→ RECORDED DATA:

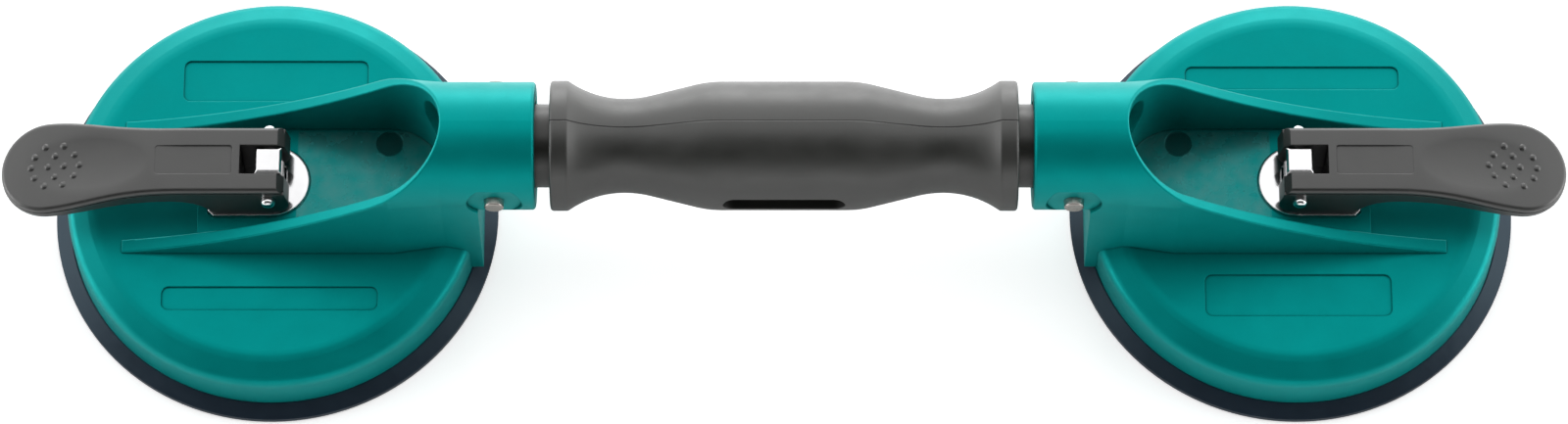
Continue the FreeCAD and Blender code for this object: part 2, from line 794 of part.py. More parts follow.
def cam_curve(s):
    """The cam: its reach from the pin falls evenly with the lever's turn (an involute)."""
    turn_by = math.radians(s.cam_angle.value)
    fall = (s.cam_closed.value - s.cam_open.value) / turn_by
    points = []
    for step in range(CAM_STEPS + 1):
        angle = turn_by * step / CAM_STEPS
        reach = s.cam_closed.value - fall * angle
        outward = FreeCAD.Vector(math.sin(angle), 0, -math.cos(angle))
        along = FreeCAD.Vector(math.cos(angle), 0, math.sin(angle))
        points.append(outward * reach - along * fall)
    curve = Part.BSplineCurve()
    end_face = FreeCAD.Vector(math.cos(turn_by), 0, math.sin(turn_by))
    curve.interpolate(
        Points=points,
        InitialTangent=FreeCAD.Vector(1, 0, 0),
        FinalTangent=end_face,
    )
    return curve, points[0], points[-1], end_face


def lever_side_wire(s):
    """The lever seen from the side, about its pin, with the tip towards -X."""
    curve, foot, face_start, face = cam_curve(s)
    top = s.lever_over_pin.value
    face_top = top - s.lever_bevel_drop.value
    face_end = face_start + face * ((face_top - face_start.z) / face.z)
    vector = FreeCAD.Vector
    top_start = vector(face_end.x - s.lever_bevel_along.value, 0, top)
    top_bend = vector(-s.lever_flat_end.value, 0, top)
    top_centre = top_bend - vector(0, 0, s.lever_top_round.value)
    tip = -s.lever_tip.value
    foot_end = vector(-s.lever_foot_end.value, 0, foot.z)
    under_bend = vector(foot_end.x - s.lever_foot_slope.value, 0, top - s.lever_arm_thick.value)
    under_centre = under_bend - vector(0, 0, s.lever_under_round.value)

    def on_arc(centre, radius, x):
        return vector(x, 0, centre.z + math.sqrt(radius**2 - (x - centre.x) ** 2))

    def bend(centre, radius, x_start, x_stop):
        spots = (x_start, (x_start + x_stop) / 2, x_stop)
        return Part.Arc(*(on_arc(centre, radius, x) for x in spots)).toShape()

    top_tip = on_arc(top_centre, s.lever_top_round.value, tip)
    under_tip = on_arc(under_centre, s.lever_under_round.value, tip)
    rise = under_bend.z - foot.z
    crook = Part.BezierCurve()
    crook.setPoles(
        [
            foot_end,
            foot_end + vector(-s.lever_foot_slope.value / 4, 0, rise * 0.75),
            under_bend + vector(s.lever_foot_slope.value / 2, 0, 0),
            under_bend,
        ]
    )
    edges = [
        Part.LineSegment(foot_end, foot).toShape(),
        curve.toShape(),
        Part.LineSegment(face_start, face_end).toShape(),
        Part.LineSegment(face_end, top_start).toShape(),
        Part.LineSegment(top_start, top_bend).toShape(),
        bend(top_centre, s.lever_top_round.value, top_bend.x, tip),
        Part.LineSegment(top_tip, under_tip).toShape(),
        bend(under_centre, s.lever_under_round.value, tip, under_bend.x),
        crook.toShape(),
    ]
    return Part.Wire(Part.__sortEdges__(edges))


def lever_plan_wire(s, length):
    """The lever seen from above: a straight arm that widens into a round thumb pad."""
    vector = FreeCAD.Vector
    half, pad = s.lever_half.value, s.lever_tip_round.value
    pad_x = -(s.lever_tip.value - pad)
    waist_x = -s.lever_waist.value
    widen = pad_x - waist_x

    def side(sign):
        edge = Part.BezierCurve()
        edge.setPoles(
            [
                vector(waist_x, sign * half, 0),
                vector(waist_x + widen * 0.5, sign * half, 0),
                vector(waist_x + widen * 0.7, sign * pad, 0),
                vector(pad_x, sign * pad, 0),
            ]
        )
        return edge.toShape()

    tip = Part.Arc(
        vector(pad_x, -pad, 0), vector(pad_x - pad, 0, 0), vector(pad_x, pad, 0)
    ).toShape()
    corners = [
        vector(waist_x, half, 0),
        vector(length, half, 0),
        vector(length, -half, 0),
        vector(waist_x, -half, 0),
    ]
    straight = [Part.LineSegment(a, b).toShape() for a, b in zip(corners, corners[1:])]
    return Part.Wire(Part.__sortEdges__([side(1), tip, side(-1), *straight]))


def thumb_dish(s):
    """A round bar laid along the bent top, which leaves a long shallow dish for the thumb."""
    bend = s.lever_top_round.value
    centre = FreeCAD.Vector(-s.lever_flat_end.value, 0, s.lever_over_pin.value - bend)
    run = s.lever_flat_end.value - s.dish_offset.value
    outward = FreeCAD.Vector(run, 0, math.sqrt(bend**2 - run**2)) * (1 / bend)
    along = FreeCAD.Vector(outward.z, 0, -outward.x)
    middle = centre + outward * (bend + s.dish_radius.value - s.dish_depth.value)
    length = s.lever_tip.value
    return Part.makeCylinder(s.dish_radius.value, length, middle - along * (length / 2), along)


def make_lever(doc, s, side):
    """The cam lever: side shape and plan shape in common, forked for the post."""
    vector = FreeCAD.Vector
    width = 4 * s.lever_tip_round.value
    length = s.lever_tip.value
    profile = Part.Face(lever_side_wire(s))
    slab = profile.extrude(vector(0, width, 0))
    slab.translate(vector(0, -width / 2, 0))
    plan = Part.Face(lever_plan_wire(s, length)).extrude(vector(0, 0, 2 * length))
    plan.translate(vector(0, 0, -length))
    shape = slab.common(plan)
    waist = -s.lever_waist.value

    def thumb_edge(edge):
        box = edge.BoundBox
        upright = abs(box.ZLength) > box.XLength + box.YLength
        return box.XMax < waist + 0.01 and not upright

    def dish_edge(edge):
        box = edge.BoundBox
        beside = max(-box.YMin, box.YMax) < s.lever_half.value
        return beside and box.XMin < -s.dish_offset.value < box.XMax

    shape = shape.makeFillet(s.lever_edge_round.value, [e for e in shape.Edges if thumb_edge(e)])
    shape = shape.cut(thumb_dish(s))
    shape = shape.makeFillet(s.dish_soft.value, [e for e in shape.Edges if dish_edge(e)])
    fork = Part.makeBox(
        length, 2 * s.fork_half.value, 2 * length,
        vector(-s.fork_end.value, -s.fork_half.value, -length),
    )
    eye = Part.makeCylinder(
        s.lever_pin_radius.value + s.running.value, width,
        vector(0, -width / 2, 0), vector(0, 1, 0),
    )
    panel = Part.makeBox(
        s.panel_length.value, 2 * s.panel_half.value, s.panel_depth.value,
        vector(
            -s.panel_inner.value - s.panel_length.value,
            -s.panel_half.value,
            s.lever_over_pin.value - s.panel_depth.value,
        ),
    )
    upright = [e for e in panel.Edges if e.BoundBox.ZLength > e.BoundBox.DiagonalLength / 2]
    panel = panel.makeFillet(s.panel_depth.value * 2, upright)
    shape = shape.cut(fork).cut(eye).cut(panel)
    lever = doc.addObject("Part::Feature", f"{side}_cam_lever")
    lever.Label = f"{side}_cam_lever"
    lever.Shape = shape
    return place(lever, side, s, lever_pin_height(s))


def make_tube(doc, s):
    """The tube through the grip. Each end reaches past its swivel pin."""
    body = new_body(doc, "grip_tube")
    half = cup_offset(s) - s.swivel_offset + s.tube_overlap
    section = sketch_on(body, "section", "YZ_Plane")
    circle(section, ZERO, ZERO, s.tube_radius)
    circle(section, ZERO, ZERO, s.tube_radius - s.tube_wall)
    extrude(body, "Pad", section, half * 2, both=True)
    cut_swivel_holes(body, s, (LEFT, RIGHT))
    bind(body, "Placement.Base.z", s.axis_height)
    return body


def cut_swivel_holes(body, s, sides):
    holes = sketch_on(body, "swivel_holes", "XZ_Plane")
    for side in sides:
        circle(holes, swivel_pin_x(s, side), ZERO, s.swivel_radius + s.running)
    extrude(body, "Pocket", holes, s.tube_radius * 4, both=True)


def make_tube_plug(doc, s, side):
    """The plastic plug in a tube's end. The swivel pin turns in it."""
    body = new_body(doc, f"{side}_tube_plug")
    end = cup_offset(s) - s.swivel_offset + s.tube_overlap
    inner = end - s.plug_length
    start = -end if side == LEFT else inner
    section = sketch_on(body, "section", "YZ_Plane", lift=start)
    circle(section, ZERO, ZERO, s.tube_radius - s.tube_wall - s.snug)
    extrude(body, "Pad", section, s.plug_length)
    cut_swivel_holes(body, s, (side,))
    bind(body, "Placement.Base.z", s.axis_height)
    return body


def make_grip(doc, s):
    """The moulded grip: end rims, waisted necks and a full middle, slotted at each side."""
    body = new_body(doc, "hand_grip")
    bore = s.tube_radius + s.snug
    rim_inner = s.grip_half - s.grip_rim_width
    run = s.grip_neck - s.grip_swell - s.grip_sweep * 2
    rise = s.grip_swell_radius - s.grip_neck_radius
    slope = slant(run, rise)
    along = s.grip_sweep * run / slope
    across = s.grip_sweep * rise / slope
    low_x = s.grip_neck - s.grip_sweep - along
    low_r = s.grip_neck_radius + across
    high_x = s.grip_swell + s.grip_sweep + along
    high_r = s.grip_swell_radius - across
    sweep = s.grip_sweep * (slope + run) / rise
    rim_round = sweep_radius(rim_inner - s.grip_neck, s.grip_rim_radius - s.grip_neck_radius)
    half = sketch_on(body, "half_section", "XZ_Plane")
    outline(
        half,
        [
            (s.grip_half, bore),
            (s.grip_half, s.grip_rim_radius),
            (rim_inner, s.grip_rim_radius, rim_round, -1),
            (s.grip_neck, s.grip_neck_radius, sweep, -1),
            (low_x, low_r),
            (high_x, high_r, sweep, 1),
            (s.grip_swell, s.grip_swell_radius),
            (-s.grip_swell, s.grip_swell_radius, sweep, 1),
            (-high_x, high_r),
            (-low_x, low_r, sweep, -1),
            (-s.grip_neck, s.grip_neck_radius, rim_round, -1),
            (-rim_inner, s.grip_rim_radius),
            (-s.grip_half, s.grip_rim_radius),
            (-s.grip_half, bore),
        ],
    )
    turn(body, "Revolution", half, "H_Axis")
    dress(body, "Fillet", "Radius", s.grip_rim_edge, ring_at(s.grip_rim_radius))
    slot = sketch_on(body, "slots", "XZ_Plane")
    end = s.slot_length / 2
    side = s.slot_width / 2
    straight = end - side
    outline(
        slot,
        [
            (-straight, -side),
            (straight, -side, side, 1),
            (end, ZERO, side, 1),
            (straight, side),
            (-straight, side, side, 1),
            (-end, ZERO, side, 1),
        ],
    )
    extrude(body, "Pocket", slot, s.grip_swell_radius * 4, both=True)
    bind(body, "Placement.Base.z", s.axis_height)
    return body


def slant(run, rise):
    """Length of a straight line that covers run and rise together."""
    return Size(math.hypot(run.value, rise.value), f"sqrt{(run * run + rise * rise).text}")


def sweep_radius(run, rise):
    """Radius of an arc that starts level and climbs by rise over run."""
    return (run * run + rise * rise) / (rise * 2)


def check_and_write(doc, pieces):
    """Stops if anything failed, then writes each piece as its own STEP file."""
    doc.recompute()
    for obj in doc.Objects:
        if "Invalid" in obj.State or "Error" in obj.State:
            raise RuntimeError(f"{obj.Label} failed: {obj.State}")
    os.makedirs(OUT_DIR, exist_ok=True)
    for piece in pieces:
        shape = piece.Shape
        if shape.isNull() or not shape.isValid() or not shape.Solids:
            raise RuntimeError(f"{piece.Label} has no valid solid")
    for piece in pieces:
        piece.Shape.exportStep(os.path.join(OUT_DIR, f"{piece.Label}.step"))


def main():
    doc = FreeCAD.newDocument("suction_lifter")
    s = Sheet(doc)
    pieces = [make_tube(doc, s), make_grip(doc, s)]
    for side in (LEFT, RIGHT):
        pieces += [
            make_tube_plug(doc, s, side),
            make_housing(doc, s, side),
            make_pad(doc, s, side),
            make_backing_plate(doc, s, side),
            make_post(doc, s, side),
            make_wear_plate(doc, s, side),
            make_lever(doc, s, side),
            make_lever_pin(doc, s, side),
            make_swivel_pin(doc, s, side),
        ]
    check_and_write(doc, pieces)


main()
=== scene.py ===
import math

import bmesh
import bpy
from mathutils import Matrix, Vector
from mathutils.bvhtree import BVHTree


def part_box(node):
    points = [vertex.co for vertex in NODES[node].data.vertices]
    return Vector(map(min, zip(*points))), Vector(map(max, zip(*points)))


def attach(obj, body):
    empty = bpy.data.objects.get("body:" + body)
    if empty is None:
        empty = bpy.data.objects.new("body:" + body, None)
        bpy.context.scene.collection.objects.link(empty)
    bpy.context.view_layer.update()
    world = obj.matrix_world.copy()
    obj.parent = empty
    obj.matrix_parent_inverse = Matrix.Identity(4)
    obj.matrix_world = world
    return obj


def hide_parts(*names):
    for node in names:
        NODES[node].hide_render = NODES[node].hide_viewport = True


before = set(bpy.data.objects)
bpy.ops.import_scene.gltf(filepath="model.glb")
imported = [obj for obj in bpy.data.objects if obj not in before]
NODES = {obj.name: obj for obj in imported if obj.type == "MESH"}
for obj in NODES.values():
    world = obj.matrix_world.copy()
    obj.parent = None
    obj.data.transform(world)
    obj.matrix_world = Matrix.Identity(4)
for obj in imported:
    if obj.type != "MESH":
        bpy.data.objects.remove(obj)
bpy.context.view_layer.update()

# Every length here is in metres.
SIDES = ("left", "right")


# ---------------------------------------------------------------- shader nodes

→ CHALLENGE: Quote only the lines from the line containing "obj.parent = empty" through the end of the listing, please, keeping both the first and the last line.

→ OUTPUT:
    obj.parent = empty
    obj.matrix_parent_inverse = Matrix.Identity(4)
    obj.matrix_world = world
    return obj


def hide_parts(*names):
    for node in names:
        NODES[node].hide_render = NODES[node].hide_viewport = True


before = set(bpy.data.objects)
bpy.ops.import_scene.gltf(filepath="model.glb")
imported = [obj for obj in bpy.data.objects if obj not in before]
NODES = {obj.name: obj for obj in imported if obj.type == "MESH"}
for obj in NODES.values():
    world = obj.matrix_world.copy()
    obj.parent = None
    obj.data.transform(world)
    obj.matrix_world = Matrix.Identity(4)
for obj in imported:
    if obj.type != "MESH":
        bpy.data.objects.remove(obj)
bpy.context.view_layer.update()

# Every length here is in metres.
SIDES = ("left", "right")


# ---------------------------------------------------------------- shader nodes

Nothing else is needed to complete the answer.